Tomando
o território brasileiro, os portugueses transformaram tudo o que pertencia aos
indígenas numa terra de santa cruz. Cultos e divindades dos nativos caíram num
segundo plano e cederam espaço ao credo religioso dos invasores. Conhecendo a
língua indígena estes logo cuidaram para que recebessem adequada catequese de
modo que o quanto antes se preparasse um povo disposto, cristão e precisamente
se obtivesse uma nação católica, imagem e semelhança da civilização católica
presente nos séculos medievais da história.
Pouco
depois o mesmo aconteceu com a chegada dos negros no frutífero solo brasileiro.
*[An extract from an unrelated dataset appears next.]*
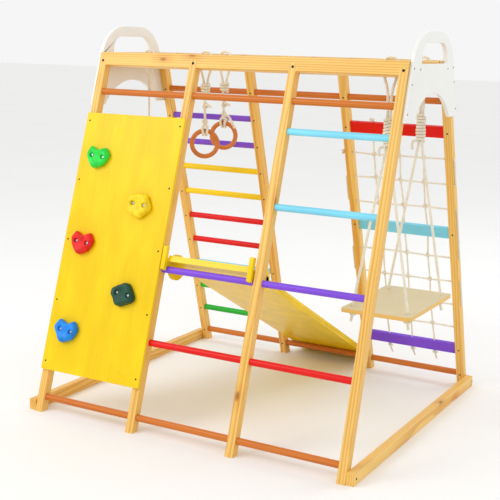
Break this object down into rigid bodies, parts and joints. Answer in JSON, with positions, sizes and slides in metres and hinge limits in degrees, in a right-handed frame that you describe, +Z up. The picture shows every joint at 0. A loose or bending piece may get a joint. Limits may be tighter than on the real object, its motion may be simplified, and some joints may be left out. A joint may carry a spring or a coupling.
{
  "type": "children's climbing frame with monkey bars",
  "caption": "Wooden A-frame climbing gym with overhead monkey bars, ladder rungs, a net, a climbing board, a hooked-on slide, a rope swing, gym rings and a climbing rope.",
  "frame": {"origin": "middle of the whole object's footprint on the floor, swing and slide included", "axes": "+X along the frame towards the swing's end, +Y towards the ladder and net side where the slide ends, +Z up"},
  "size_m": [1.3684, 1.3494, 1.458],
  "materials": {
    "pine": "clear-lacquered planed pine with straight grain",
    "brown_bars": "orange-brown stained round bars, satin",
    "purple_paint": "purple painted wood, satin",
    "red_paint": "red painted wood, satin",
    "light_blue_paint": "light blue painted wood, satin",
    "green_paint": "green painted wood, satin",
    "yellow_paint": "yellow painted board, satin",
    "white_panel": "smooth white coated panel",
    "hold_light_green": "fine-grained moulded climbing hold",
    "hold_yellow": "fine-grained moulded climbing hold",
    "hold_red": "fine-grained moulded climbing hold",
    "hold_dark_green": "fine-grained moulded climbing hold",
    "hold_blue": "fine-grained moulded climbing hold",
    "rope": "off-white twisted cotton rope",
    "ring_wood": "orange-brown lacquered ring",
    "black_steel": "black coated screws and bolts",
    "zinc_steel": "zinc-plated nuts"
  },
  "bodies": {
    "root": {"bar_pins": "pine", "climbing_board": "yellow_paint", "end_cross_pieces": "pine", "end_panel_left": "white_panel", "end_panel_right": "white_panel", "floor_runners": "pine", "frame_bolts": "black_steel", "front_beam": "pine", "hold_blue": "hold_blue", "hold_bolts": "black_steel", "hold_dark_green": "hold_dark_green", "hold_green": "hold_light_green", "hold_red": "hold_red", "hold_yellow": "hold_yellow", "ladder_rungs_green": "green_paint", "ladder_rungs_light_blue": "light_blue_paint", "ladder_rungs_purple": "purple_paint", "ladder_rungs_red": "red_paint", "ladder_rungs_yellow": "yellow_paint", "lower_rails": "brown_bars", "monkey_bars": "pine", "net_board_light_blue": "light_blue_paint", "net_board_purple": "purple_paint", "net_board_red": "red_paint", "net_knots": "rope", "net_ropes": "rope", "nuts": "zinc_steel", "rear_beam": "pine", "rung_purple": "purple_paint", "rung_red": "red_paint", "rungs_light_blue": "light_blue_paint", "upper_rails": "brown_bars", "wood_screws": "black_steel", "front_post_1": "pine", "front_post_2": "pine", "front_post_3": "pine", "front_post_4": "pine", "rear_post_1": "pine", "rear_post_2": "pine", "rear_post_3": "pine", "rear_post_4": "pine"},
    "swing": {"swing_seat": "pine", "swing_rope_front": "rope", "swing_rope_rear": "rope", "swing_knots": "rope"},
    "front_ring_rope": {"ring_rope_front": "rope", "ring_knots_front": "rope"},
    "front_ring": {"gym_ring_front": "ring_wood"},
    "rear_ring_rope": {"ring_rope_rear": "rope", "ring_knots_rear": "rope"},
    "rear_ring": {"gym_ring_rear": "ring_wood"},
    "slide": {"slide_bed": "yellow_paint", "slide_rails": "yellow_paint", "slide_cross_bar": "yellow_paint", "slide_hooks": "yellow_paint", "slide_screws": "black_steel"},
    "climbing_rope": {"climbing_rope": "rope", "climbing_rope_knots": "rope", "climbing_rope_noose": "rope"}
  },
  "joints": [
    {"name": "swing_swing", "type": "hinge", "parent": "root", "child": "swing", "pos_m": [0.55175, -0.05372, 1.339], "axis": [0, -1, 0], "range_deg": [-14, 18]},
    {"name": "front_ring_swing", "type": "hinge", "parent": "root", "child": "front_ring_rope", "pos_m": [-0.24825, -0.13372, 1.339], "axis": [0, -1, 0], "range_deg": [-35, 35]},
    {"name": "front_ring_tilt", "type": "hinge", "parent": "front_ring_rope", "child": "front_ring", "pos_m": [-0.24825, -0.13372, 1.058], "axis": [0.848, 0.5299, 0], "range_deg": [-40, 40]},
    {"name": "rear_ring_swing", "type": "hinge", "parent": "root", "child": "rear_ring_rope", "pos_m": [-0.24825, 0.00928, 1.339], "axis": [0, -1, 0], "range_deg": [-35, 35]},
    {"name": "rear_ring_tilt", "type": "hinge", "parent": "rear_ring_rope", "child": "rear_ring", "pos_m": [-0.24825, 0.00928, 1.081], "axis": [0.9703, 0.2419, 0], "range_deg": [-40, 40]},
    {"name": "slide_lift", "type": "hinge", "parent": "root", "child": "slide", "pos_m": [-0.00825, -0.48256, 0.573], "axis": [1, 0, 0], "range_deg": [0, 30]},
    {"name": "climbing_rope_swing", "type": "hinge", "parent": "root", "child": "climbing_rope", "pos_m": [-0.56825, -0.05372, 1.339], "axis": [0, -1, 0], "range_deg": [-4, 20]}
  ]
}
Era preciso abrir mão da própria religião para assumir o credo religioso dos
senhores que aqui se instalaram com seus oratórios repletos de santos
festejados em várias épocas do ano. A religião marca intimamente a identidade
de um povo que possui um modo próprio de transcendência. Dia após dia, se
instalou aquela dicotomia que se chamaria de um culto público e um culto
privado. Nas suntuosas igrejas deste país, o padre – filho de uma nobre família
– presidia o culto oficial reunindo os escravocratas em busca de um consolo
para a consciência opressora. No silêncio fétido da senzala, entre um castigo e
outro, o negro encontrava tempo para transcender auxiliado por divindades
travestidas de catolicidade. Quando língua e religião são mutiladas, a
identidade de um povo é gravemente adulterada.
A
Constituição de 1824 no artigo 5º é bastante clara quando garante a
possibilidade de outros cultos religiosos desde que não atrapalhem a liturgia
hegemônica do culto católico. Assim as expressões religiosas africanas foram
conduzidas para longe dos cartões postais brasileiros que permaneciam abertos
só para as solenes manifestações religiosas oficias. O negro não apenas abdica
de sua raiz religiosa mas é obrigado a receber os sacramentos católicos, únicos
capazes de conseguir melhor destino eterno visto que este terreno foi dominado
pelas condições precárias, pela ausência dos afetos familiares e pelo
desespero. Talvez aqui está uma das maneiras de tocar a capa da catolicidade
que cobriu o teor de agressividade que originou a religiosidade brasileira com
sua maquiagem de hospitaleira. Missas, sacramentos e homilias serviram para
anestesiar o negro escravizado no Brasil. O catolicismo de então não foi um
instrumento eficaz de libertação, muito pelo contrário, visou reduzir o cheiro
insuportável da opressão que a escravidão lançou neste nosso país.
A
religiosidade africana também foi marcada como milhares de negros que tiveram
os seus corpos dilacerados pelo ferro quente designando sua pertença e
submissão ao senhor. Enquanto nas grandes catedrais deste país se cultuava um
deus temível, branco e europeu, nas periferias estava um deus desconhecido e de
segunda categoria para ouvir os negros. Este seria no mínimo um deus assaz
duvidoso e sem muito o que fazer para ouvir aqueles e aquelas que não possuíam
bens, nem grandes propriedades e nem belas vestes vistosas. Além de
despersonalizar o negro os detentores das rédeas do poder, responsáveis também
pela interpretação teológica e política da época, logo demonizaram a própria
religião afro. Se o catolicismo dominante financiado pelos latifundiários foi a
religião da conformação, a religião afro deu passos fortes tornando-se assim,
valioso instrumento de reivindicação. Com seus cantos e danças que manifestam a
alegria da vida embora sofrida e oprimida, a religiosidade afro luta pelo
direito de ser outra, totalmente livre nas suas manifestações. Sem quaisquer
entraves sociais e desimpedida, a religião afro também grita por cidadania.